** Information provided **
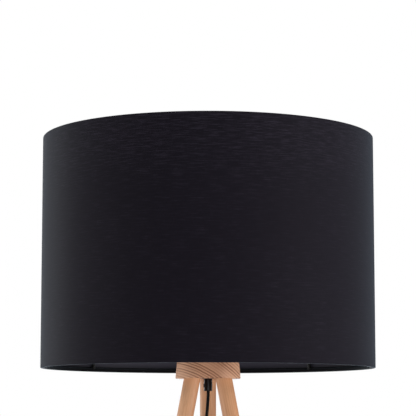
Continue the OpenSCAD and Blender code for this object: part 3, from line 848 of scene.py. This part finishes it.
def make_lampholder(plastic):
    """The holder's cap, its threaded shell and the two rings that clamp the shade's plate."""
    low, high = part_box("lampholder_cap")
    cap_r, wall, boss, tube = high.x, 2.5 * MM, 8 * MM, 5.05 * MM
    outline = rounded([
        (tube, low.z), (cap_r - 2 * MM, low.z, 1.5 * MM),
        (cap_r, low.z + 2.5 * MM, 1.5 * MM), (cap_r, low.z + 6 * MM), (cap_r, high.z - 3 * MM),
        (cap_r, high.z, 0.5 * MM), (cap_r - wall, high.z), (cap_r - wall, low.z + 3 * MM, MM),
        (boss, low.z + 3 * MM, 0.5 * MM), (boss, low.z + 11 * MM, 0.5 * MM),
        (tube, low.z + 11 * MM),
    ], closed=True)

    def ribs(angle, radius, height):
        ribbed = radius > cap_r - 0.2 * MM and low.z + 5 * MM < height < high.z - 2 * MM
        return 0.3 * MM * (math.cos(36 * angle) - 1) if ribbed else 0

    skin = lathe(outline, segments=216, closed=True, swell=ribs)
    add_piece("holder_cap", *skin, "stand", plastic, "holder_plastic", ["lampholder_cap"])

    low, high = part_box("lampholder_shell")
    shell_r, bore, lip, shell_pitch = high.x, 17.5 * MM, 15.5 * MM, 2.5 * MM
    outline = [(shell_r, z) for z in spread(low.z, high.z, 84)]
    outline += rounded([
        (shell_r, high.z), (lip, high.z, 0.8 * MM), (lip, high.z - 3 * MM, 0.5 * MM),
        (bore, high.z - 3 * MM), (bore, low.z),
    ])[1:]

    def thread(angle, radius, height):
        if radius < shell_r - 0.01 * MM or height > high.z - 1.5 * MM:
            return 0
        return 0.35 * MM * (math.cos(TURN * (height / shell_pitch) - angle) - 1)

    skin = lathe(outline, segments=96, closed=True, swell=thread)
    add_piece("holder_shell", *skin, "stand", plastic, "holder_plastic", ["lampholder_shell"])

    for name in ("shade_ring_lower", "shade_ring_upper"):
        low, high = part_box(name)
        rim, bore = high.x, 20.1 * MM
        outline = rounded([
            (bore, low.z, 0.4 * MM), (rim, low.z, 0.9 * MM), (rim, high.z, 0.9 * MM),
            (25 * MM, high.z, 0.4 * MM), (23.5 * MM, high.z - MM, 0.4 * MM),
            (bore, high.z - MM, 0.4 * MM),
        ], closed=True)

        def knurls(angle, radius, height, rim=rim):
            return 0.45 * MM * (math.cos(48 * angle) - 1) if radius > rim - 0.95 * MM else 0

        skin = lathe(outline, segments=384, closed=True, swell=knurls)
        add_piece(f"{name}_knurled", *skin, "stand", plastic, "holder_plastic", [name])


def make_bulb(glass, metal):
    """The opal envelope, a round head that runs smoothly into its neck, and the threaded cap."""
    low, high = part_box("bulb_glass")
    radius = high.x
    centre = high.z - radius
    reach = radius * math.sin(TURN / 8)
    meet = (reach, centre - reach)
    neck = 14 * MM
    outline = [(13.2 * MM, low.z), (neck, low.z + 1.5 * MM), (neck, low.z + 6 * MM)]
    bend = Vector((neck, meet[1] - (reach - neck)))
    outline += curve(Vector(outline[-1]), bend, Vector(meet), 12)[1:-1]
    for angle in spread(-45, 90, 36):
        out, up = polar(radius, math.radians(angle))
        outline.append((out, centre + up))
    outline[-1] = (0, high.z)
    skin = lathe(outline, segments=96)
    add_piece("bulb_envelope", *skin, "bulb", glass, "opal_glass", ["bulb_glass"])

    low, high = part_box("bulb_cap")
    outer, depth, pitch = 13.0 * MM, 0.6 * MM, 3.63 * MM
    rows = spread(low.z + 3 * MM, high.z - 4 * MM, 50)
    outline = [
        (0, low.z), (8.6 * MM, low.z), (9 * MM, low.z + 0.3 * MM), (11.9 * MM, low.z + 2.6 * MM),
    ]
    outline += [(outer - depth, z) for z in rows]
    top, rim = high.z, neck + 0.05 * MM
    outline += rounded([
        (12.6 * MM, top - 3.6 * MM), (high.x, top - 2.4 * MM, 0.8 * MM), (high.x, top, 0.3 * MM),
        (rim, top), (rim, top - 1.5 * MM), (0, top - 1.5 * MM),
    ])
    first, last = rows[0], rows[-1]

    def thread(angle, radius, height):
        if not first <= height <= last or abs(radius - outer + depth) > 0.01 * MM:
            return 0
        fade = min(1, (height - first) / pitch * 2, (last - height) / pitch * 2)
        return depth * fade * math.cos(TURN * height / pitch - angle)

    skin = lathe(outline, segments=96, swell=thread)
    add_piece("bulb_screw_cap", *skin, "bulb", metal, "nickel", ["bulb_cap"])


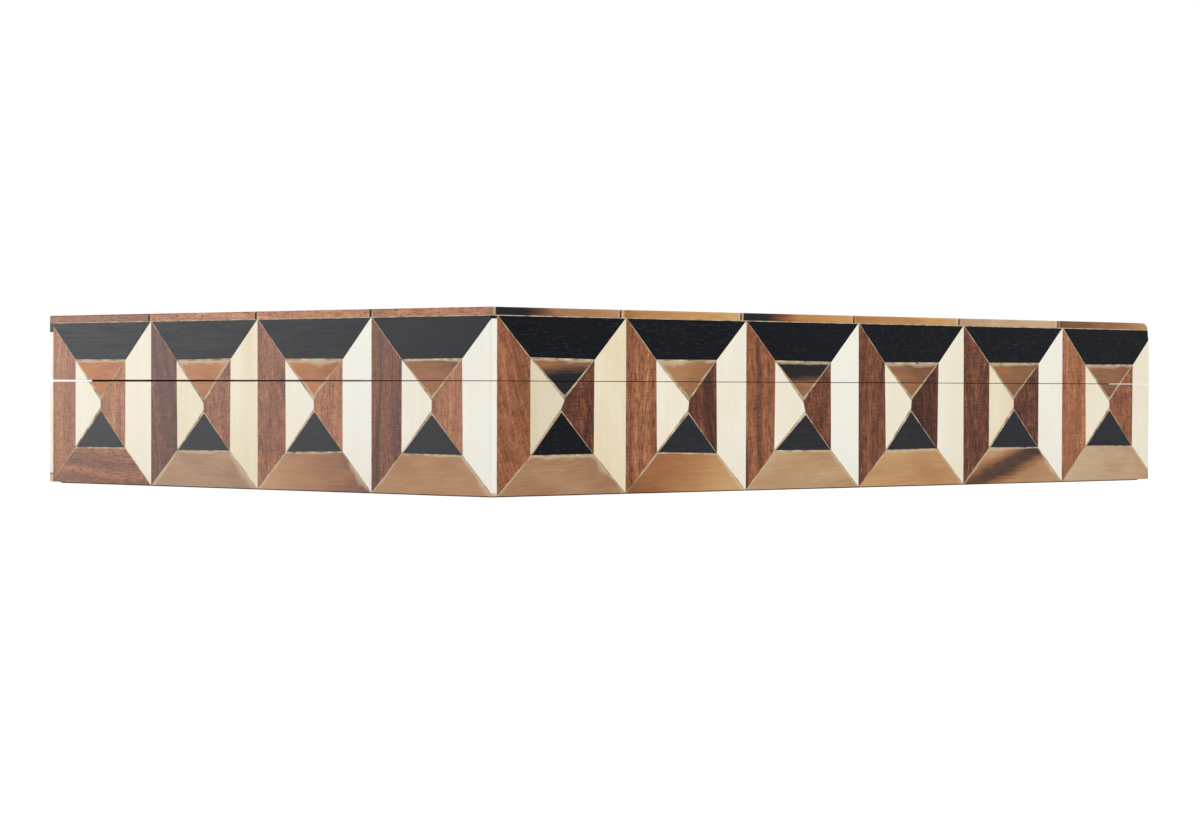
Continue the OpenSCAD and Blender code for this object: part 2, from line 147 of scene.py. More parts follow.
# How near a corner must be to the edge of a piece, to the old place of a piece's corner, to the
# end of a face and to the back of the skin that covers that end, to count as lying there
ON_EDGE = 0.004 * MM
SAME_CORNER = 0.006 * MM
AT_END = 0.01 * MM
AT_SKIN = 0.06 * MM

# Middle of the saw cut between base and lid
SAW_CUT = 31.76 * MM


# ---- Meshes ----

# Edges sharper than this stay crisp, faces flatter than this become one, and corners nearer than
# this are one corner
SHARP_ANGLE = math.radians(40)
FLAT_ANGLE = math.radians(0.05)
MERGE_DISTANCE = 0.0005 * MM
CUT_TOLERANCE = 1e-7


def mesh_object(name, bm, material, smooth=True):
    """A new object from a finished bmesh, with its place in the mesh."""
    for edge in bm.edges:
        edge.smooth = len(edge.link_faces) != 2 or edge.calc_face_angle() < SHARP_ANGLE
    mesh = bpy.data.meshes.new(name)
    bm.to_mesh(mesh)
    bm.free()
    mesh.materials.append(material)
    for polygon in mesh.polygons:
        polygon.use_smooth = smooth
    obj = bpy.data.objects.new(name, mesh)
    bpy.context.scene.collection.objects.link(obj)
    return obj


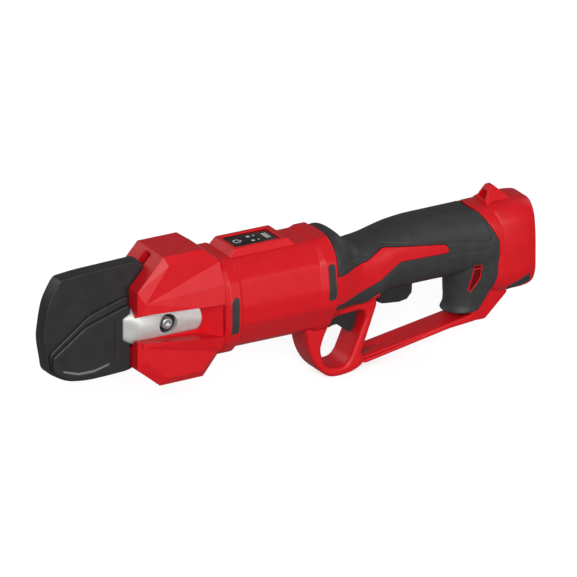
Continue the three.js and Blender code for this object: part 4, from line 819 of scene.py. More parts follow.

** Description of the task **
Return exactly the lines of the data, and only those, from the line with "147 of scene.py. More parts follow." through the last line, inclusive.

** Output below **
Continue the OpenSCAD and Blender code for this object: part 2, from line 147 of scene.py. More parts follow.
# How near a corner must be to the edge of a piece, to the old place of a piece's corner, to the
# end of a face and to the back of the skin that covers that end, to count as lying there
ON_EDGE = 0.004 * MM
SAME_CORNER = 0.006 * MM
AT_END = 0.01 * MM
AT_SKIN = 0.06 * MM

# Middle of the saw cut between base and lid
SAW_CUT = 31.76 * MM


# ---- Meshes ----

# Edges sharper than this stay crisp, faces flatter than this become one, and corners nearer than
# this are one corner
SHARP_ANGLE = math.radians(40)
FLAT_ANGLE = math.radians(0.05)
MERGE_DISTANCE = 0.0005 * MM
CUT_TOLERANCE = 1e-7


def mesh_object(name, bm, material, smooth=True):
    """A new object from a finished bmesh, with its place in the mesh."""
    for edge in bm.edges:
        edge.smooth = len(edge.link_faces) != 2 or edge.calc_face_angle() < SHARP_ANGLE
    mesh = bpy.data.meshes.new(name)
    bm.to_mesh(mesh)
    bm.free()
    mesh.materials.append(material)
    for polygon in mesh.polygons:
        polygon.use_smooth = smooth
    obj = bpy.data.objects.new(name, mesh)
    bpy.context.scene.collection.objects.link(obj)
    return obj


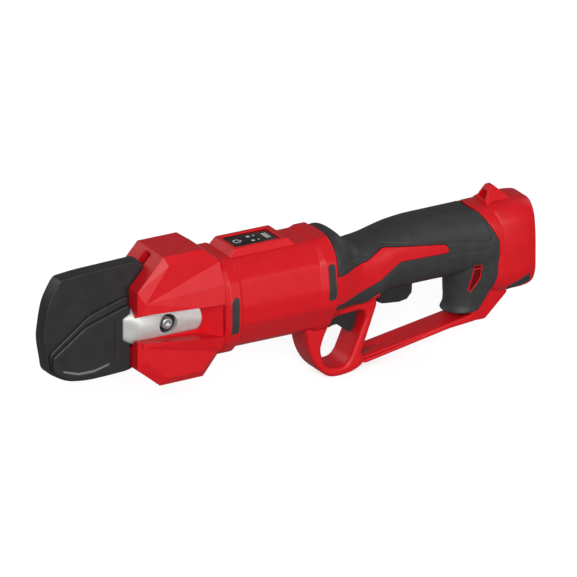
Continue the three.js and Blender code for this object: part 4, from line 819 of scene.py. More parts follow.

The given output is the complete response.